◆ **Work to complete**:
Locate every line in the records below that holds the word "joints" and return each one.

◆ **Data records**:
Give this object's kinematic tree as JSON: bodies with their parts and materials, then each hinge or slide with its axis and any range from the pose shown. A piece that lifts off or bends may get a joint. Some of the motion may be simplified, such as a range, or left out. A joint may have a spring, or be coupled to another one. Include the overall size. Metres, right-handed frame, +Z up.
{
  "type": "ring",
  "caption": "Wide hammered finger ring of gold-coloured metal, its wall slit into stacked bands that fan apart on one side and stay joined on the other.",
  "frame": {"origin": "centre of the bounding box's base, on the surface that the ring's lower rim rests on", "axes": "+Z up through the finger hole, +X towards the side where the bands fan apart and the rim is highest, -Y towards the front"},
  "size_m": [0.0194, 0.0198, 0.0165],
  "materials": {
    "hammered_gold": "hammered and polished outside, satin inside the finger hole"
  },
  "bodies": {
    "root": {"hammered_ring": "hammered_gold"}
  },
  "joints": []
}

---

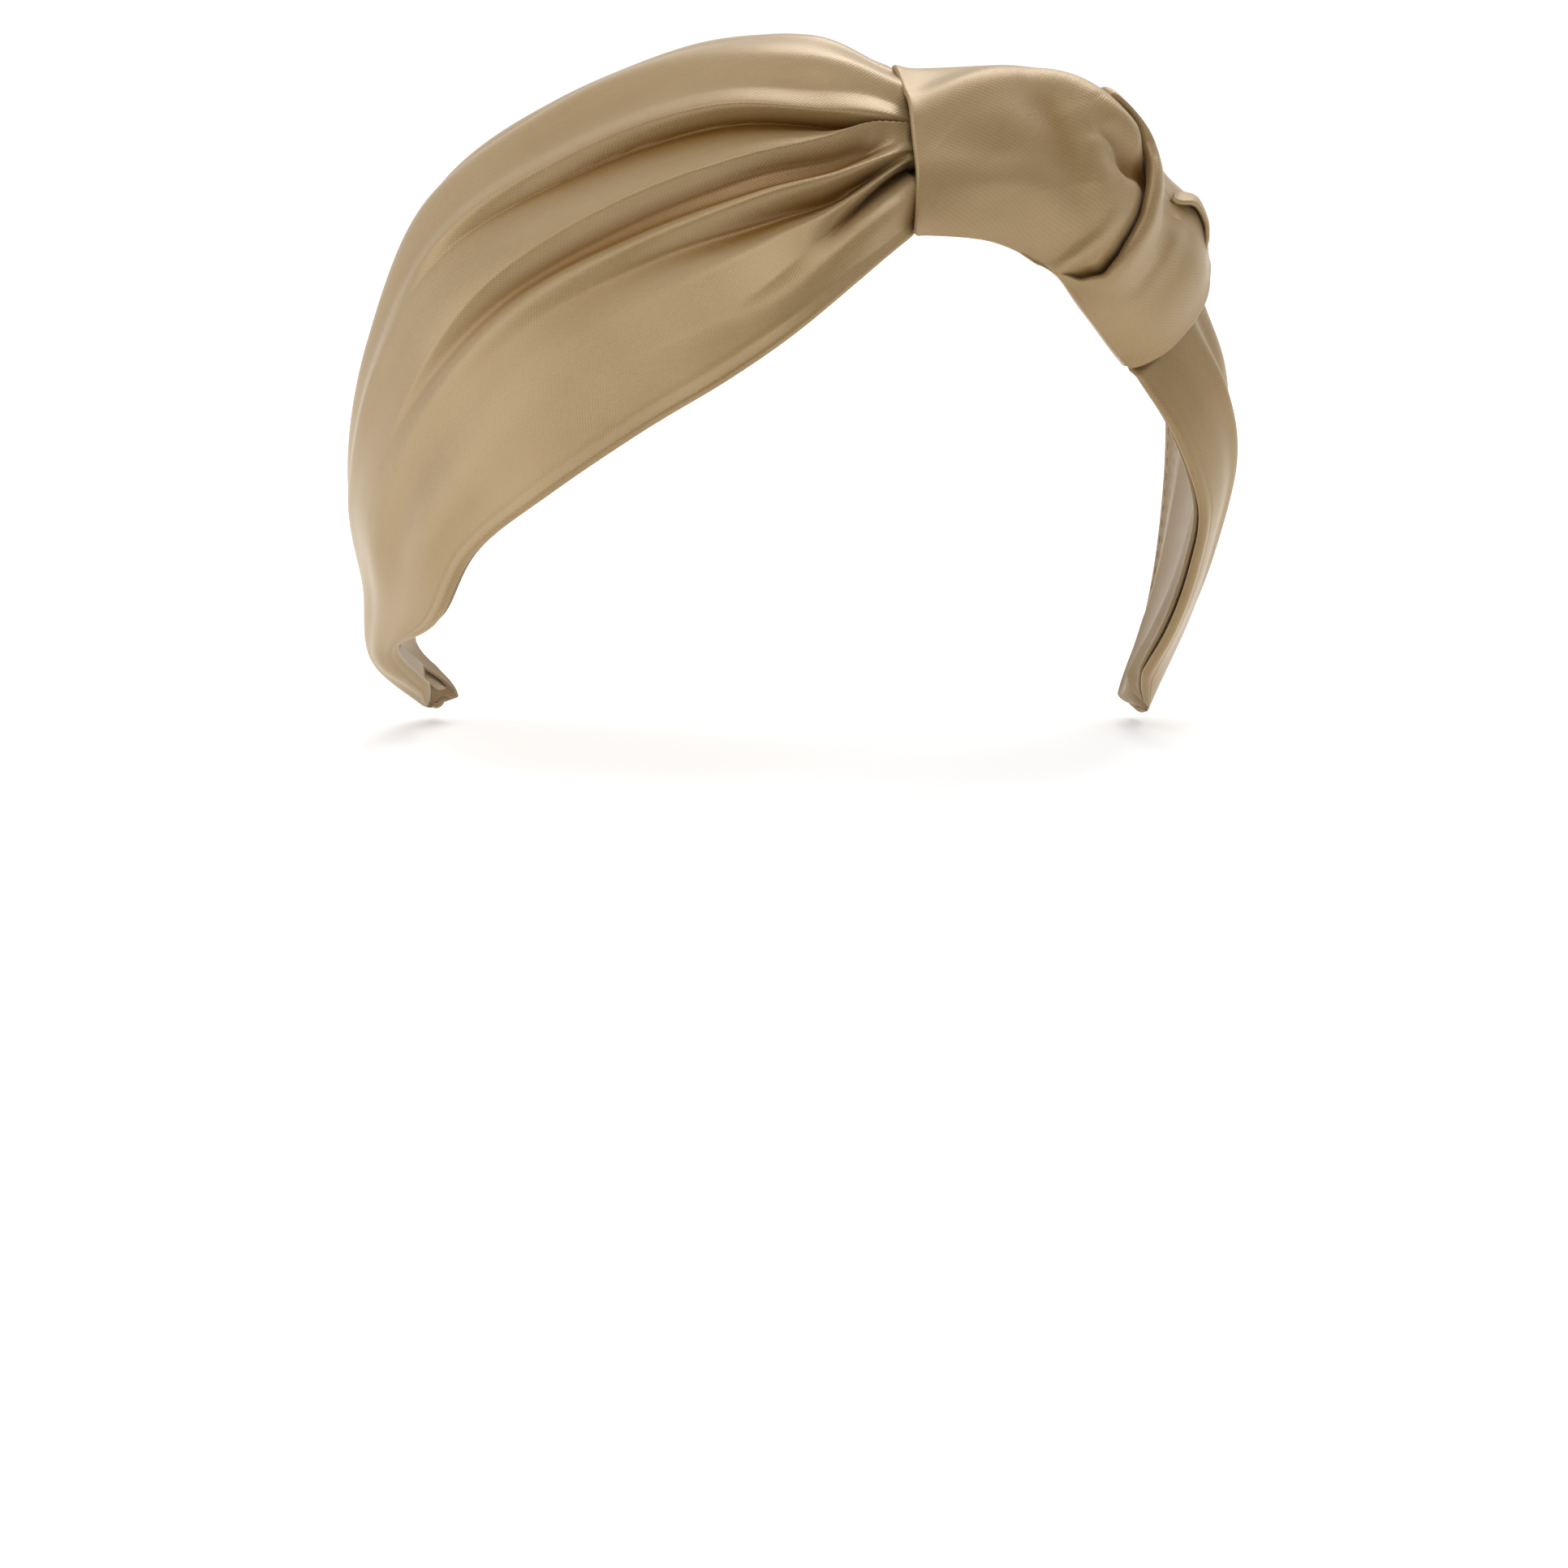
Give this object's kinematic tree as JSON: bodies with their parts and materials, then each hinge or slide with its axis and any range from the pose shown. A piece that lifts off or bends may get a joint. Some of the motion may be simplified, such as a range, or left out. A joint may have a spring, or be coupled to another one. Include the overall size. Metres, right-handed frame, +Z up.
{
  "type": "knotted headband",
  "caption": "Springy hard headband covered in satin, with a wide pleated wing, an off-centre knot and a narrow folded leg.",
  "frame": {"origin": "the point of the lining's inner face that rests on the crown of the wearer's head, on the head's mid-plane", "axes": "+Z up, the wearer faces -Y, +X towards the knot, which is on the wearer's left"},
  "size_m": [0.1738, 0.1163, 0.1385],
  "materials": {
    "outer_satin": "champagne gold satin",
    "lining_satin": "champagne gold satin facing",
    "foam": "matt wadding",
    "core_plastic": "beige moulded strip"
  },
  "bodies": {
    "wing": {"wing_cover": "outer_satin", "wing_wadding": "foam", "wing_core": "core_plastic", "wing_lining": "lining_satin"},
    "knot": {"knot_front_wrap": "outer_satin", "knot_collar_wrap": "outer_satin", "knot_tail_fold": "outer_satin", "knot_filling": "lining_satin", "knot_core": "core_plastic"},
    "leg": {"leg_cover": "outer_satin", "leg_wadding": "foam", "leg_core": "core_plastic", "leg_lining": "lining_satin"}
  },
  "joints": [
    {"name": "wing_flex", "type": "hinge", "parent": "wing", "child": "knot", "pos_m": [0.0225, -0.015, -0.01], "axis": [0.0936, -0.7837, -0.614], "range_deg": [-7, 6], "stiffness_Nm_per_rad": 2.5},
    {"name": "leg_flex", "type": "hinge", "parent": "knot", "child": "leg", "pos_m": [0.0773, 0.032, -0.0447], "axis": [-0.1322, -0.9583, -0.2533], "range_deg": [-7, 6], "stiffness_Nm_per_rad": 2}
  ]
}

---

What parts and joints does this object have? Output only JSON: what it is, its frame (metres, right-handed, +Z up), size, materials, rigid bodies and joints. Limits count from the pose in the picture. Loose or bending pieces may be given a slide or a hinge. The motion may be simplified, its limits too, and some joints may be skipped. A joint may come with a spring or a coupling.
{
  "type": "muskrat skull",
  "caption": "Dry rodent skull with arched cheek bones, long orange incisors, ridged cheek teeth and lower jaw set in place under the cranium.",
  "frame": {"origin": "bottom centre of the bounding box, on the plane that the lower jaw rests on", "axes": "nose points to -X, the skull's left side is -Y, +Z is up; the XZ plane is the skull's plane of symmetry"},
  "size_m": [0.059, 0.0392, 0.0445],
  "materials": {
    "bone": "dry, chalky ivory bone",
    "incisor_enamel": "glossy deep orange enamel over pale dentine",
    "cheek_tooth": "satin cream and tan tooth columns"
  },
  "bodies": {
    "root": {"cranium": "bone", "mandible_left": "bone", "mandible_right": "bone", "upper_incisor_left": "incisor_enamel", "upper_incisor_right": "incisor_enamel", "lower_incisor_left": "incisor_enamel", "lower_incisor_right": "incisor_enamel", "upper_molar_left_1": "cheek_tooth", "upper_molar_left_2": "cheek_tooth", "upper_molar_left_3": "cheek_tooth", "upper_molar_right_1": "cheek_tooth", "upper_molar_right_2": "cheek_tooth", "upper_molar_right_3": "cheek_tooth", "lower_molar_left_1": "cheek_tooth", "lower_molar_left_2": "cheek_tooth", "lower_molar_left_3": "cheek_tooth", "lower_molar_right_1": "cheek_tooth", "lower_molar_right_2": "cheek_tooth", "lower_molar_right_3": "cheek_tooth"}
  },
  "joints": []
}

◆ **Written response**:
  "joints": []
  "joints": [
What parts and joints does this object have? Output only JSON: what it is, its frame (metres, right-handed, +Z up), size, materials, rigid bodies and joints. Limits count from the pose in the picture. Loose or bending pieces may be given a slide or a hinge. The motion may be simplified, its limits too, and some joints may be skipped. A joint may come with a spring or a coupling.
  "joints": []